→ **Written request**: Take down each entry exactly as written.

→ **3D code data**:
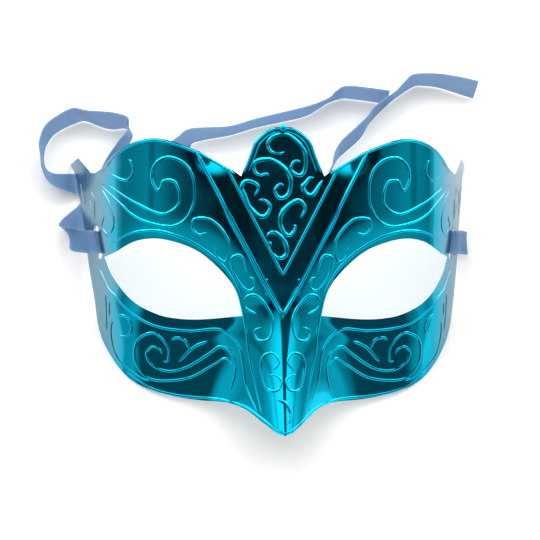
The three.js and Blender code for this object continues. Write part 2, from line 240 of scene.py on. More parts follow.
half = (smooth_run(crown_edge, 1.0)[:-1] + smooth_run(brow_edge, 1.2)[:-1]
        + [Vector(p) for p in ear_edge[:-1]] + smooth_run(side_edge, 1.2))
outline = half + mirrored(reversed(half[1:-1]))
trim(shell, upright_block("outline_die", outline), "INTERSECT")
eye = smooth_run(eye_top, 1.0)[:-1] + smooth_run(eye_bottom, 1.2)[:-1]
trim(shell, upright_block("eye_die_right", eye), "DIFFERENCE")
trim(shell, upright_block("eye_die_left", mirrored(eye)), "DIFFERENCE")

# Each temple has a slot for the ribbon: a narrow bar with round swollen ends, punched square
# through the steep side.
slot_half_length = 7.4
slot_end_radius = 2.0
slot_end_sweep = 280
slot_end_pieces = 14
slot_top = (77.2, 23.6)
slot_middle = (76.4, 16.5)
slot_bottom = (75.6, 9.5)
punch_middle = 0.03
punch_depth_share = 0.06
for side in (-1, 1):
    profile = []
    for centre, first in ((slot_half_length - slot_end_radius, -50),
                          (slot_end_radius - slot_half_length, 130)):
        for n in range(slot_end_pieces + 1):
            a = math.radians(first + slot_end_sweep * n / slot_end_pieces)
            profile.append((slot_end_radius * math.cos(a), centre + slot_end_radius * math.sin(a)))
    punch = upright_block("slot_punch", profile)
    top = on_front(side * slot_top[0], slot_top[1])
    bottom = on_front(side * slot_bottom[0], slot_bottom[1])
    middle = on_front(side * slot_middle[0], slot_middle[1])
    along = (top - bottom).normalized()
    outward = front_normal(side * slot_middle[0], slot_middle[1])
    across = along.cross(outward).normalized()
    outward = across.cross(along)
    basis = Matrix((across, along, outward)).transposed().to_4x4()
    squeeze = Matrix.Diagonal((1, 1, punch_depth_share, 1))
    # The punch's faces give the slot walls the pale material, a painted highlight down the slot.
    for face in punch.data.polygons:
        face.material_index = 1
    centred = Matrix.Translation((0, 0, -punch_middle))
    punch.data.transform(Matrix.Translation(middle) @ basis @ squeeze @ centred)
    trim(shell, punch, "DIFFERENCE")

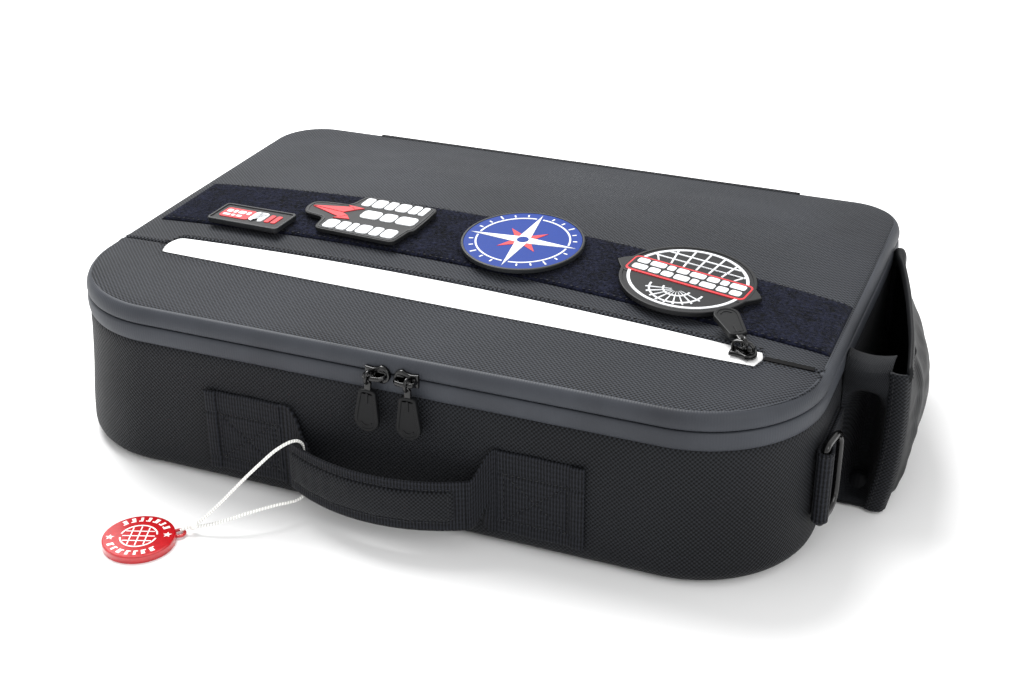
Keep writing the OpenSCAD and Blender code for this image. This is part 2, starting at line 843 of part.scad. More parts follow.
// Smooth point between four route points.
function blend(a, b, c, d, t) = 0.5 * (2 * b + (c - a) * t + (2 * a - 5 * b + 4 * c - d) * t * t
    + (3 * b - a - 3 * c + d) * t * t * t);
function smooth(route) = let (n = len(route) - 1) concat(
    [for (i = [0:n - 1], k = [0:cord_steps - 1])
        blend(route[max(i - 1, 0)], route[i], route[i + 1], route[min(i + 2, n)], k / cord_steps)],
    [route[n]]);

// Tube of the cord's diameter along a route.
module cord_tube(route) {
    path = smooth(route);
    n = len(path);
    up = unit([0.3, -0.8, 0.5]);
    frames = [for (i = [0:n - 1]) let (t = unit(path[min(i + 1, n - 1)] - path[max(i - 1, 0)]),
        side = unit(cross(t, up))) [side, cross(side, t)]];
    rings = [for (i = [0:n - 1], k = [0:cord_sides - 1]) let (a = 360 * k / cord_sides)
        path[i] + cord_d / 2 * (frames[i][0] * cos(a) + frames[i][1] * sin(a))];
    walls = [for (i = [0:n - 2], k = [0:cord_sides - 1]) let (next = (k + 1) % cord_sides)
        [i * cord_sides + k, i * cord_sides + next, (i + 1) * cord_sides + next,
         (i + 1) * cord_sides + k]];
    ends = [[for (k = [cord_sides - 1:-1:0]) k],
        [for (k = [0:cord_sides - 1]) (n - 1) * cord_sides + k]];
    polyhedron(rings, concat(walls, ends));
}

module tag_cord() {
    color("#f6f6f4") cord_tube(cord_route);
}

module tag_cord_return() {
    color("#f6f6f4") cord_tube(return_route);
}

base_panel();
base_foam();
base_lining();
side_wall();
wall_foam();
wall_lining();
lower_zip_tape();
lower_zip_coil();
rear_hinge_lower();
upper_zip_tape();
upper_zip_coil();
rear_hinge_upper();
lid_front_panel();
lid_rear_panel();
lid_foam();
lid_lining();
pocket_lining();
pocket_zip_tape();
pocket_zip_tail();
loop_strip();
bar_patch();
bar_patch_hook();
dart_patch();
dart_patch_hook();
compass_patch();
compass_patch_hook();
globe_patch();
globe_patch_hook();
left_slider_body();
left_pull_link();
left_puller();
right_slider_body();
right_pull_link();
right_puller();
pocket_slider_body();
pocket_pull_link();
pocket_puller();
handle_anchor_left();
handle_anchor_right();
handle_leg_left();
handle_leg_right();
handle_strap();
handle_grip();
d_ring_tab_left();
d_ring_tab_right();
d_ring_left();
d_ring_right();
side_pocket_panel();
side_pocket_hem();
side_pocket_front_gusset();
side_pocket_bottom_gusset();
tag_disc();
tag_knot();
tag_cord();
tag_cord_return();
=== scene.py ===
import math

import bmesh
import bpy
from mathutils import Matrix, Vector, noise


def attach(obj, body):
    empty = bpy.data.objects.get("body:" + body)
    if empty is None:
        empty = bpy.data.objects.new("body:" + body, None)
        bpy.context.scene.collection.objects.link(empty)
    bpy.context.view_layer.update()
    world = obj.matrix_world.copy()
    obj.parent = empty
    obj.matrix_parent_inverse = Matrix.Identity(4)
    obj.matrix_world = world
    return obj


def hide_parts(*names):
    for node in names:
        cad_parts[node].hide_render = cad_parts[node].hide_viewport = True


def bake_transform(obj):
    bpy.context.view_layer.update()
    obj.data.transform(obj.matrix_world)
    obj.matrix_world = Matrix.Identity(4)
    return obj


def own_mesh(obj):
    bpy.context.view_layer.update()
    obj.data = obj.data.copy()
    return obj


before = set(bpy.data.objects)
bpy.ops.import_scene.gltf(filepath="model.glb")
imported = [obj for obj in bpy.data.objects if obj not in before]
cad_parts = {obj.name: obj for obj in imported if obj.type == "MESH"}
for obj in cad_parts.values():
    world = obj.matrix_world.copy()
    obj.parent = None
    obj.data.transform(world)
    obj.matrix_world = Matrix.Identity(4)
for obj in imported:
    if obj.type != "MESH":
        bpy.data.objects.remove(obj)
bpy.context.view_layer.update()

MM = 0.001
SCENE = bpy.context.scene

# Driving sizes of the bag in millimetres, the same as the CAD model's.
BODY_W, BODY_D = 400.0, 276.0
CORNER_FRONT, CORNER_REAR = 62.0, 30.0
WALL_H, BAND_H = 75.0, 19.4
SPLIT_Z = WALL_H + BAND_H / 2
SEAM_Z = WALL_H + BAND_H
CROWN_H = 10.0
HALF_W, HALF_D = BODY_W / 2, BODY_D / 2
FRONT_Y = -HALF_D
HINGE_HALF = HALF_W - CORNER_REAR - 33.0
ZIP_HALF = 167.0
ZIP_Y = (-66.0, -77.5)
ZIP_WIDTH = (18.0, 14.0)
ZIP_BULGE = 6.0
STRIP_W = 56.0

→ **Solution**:
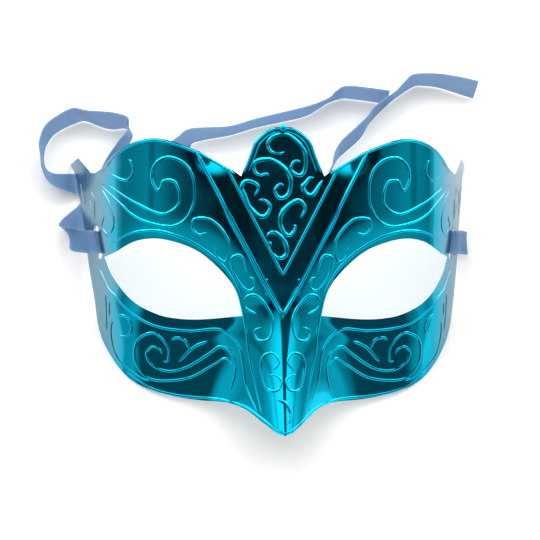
The three.js and Blender code for this object continues. Write part 2, from line 240 of scene.py on. More parts follow.
half = (smooth_run(crown_edge, 1.0)[:-1] + smooth_run(brow_edge, 1.2)[:-1]
        + [Vector(p) for p in ear_edge[:-1]] + smooth_run(side_edge, 1.2))
outline = half + mirrored(reversed(half[1:-1]))
trim(shell, upright_block("outline_die", outline), "INTERSECT")
eye = smooth_run(eye_top, 1.0)[:-1] + smooth_run(eye_bottom, 1.2)[:-1]
trim(shell, upright_block("eye_die_right", eye), "DIFFERENCE")
trim(shell, upright_block("eye_die_left", mirrored(eye)), "DIFFERENCE")

# Each temple has a slot for the ribbon: a narrow bar with round swollen ends, punched square
# through the steep side.
slot_half_length = 7.4
slot_end_radius = 2.0
slot_end_sweep = 280
slot_end_pieces = 14
slot_top = (77.2, 23.6)
slot_middle = (76.4, 16.5)
slot_bottom = (75.6, 9.5)
punch_middle = 0.03
punch_depth_share = 0.06
for side in (-1, 1):
    profile = []
    for centre, first in ((slot_half_length - slot_end_radius, -50),
                          (slot_end_radius - slot_half_length, 130)):
        for n in range(slot_end_pieces + 1):
            a = math.radians(first + slot_end_sweep * n / slot_end_pieces)
            profile.append((slot_end_radius * math.cos(a), centre + slot_end_radius * math.sin(a)))
    punch = upright_block("slot_punch", profile)
    top = on_front(side * slot_top[0], slot_top[1])
    bottom = on_front(side * slot_bottom[0], slot_bottom[1])
    middle = on_front(side * slot_middle[0], slot_middle[1])
    along = (top - bottom).normalized()
    outward = front_normal(side * slot_middle[0], slot_middle[1])
    across = along.cross(outward).normalized()
    outward = across.cross(along)
    basis = Matrix((across, along, outward)).transposed().to_4x4()
    squeeze = Matrix.Diagonal((1, 1, punch_depth_share, 1))
    # The punch's faces give the slot walls the pale material, a painted highlight down the slot.
    for face in punch.data.polygons:
        face.material_index = 1
    centred = Matrix.Translation((0, 0, -punch_middle))
    punch.data.transform(Matrix.Translation(middle) @ basis @ squeeze @ centred)
    trim(shell, punch, "DIFFERENCE")

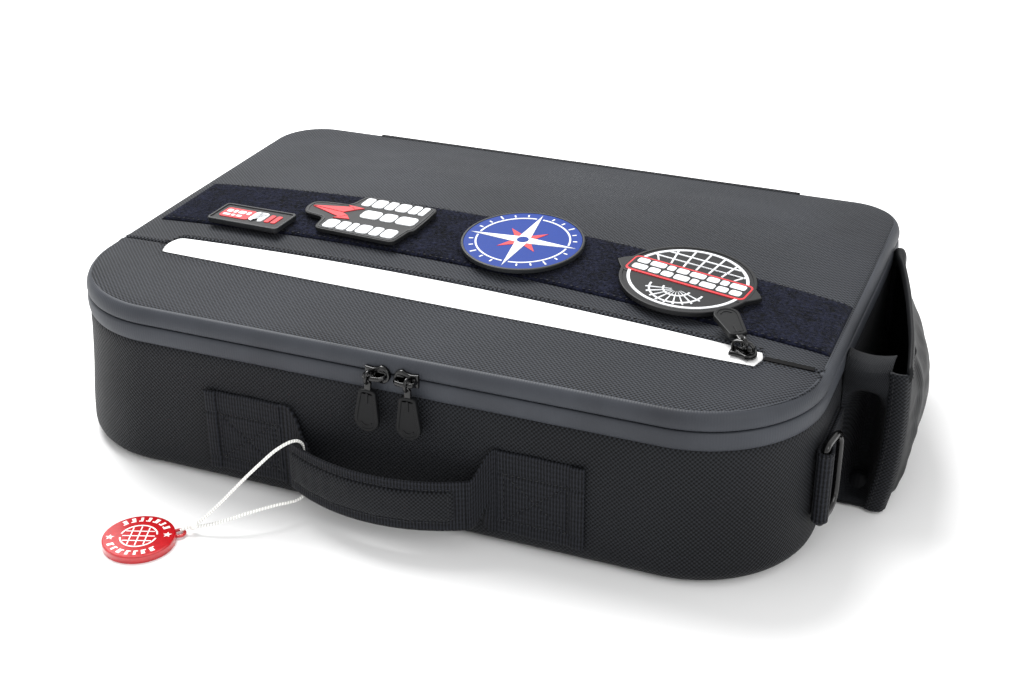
Keep writing the OpenSCAD and Blender code for this image. This is part 2, starting at line 843 of part.scad. More parts follow.
// Smooth point between four route points.
function blend(a, b, c, d, t) = 0.5 * (2 * b + (c - a) * t + (2 * a - 5 * b + 4 * c - d) * t * t
    + (3 * b - a - 3 * c + d) * t * t * t);
function smooth(route) = let (n = len(route) - 1) concat(
    [for (i = [0:n - 1], k = [0:cord_steps - 1])
        blend(route[max(i - 1, 0)], route[i], route[i + 1], route[min(i + 2, n)], k / cord_steps)],
    [route[n]]);

// Tube of the cord's diameter along a route.
module cord_tube(route) {
    path = smooth(route);
    n = len(path);
    up = unit([0.3, -0.8, 0.5]);
    frames = [for (i = [0:n - 1]) let (t = unit(path[min(i + 1, n - 1)] - path[max(i - 1, 0)]),
        side = unit(cross(t, up))) [side, cross(side, t)]];
    rings = [for (i = [0:n - 1], k = [0:cord_sides - 1]) let (a = 360 * k / cord_sides)
        path[i] + cord_d / 2 * (frames[i][0] * cos(a) + frames[i][1] * sin(a))];
    walls = [for (i = [0:n - 2], k = [0:cord_sides - 1]) let (next = (k + 1) % cord_sides)
        [i * cord_sides + k, i * cord_sides + next, (i + 1) * cord_sides + next,
         (i + 1) * cord_sides + k]];
    ends = [[for (k = [cord_sides - 1:-1:0]) k],
        [for (k = [0:cord_sides - 1]) (n - 1) * cord_sides + k]];
    polyhedron(rings, concat(walls, ends));
}

module tag_cord() {
    color("#f6f6f4") cord_tube(cord_route);
}

module tag_cord_return() {
    color("#f6f6f4") cord_tube(return_route);
}

base_panel();
base_foam();
base_lining();
side_wall();
wall_foam();
wall_lining();
lower_zip_tape();
lower_zip_coil();
rear_hinge_lower();
upper_zip_tape();
upper_zip_coil();
rear_hinge_upper();
lid_front_panel();
lid_rear_panel();
lid_foam();
lid_lining();
pocket_lining();
pocket_zip_tape();
pocket_zip_tail();
loop_strip();
bar_patch();
bar_patch_hook();
dart_patch();
dart_patch_hook();
compass_patch();
compass_patch_hook();
globe_patch();
globe_patch_hook();
left_slider_body();
left_pull_link();
left_puller();
right_slider_body();
right_pull_link();
right_puller();
pocket_slider_body();
pocket_pull_link();
pocket_puller();
handle_anchor_left();
handle_anchor_right();
handle_leg_left();
handle_leg_right();
handle_strap();
handle_grip();
d_ring_tab_left();
d_ring_tab_right();
d_ring_left();
d_ring_right();
side_pocket_panel();
side_pocket_hem();
side_pocket_front_gusset();
side_pocket_bottom_gusset();
tag_disc();
tag_knot();
tag_cord();
tag_cord_return();
=== scene.py ===
import math

import bmesh
import bpy
from mathutils import Matrix, Vector, noise


def attach(obj, body):
    empty = bpy.data.objects.get("body:" + body)
    if empty is None:
        empty = bpy.data.objects.new("body:" + body, None)
        bpy.context.scene.collection.objects.link(empty)
    bpy.context.view_layer.update()
    world = obj.matrix_world.copy()
    obj.parent = empty
    obj.matrix_parent_inverse = Matrix.Identity(4)
    obj.matrix_world = world
    return obj


def hide_parts(*names):
    for node in names:
        cad_parts[node].hide_render = cad_parts[node].hide_viewport = True


def bake_transform(obj):
    bpy.context.view_layer.update()
    obj.data.transform(obj.matrix_world)
    obj.matrix_world = Matrix.Identity(4)
    return obj


def own_mesh(obj):
    bpy.context.view_layer.update()
    obj.data = obj.data.copy()
    return obj


before = set(bpy.data.objects)
bpy.ops.import_scene.gltf(filepath="model.glb")
imported = [obj for obj in bpy.data.objects if obj not in before]
cad_parts = {obj.name: obj for obj in imported if obj.type == "MESH"}
for obj in cad_parts.values():
    world = obj.matrix_world.copy()
    obj.parent = None
    obj.data.transform(world)
    obj.matrix_world = Matrix.Identity(4)
for obj in imported:
    if obj.type != "MESH":
        bpy.data.objects.remove(obj)
bpy.context.view_layer.update()

MM = 0.001
SCENE = bpy.context.scene

# Driving sizes of the bag in millimetres, the same as the CAD model's.
BODY_W, BODY_D = 400.0, 276.0
CORNER_FRONT, CORNER_REAR = 62.0, 30.0
WALL_H, BAND_H = 75.0, 19.4
SPLIT_Z = WALL_H + BAND_H / 2
SEAM_Z = WALL_H + BAND_H
CROWN_H = 10.0
HALF_W, HALF_D = BODY_W / 2, BODY_D / 2
FRONT_Y = -HALF_D
HINGE_HALF = HALF_W - CORNER_REAR - 33.0
ZIP_HALF = 167.0
ZIP_Y = (-66.0, -77.5)
ZIP_WIDTH = (18.0, 14.0)
ZIP_BULGE = 6.0
STRIP_W = 56.0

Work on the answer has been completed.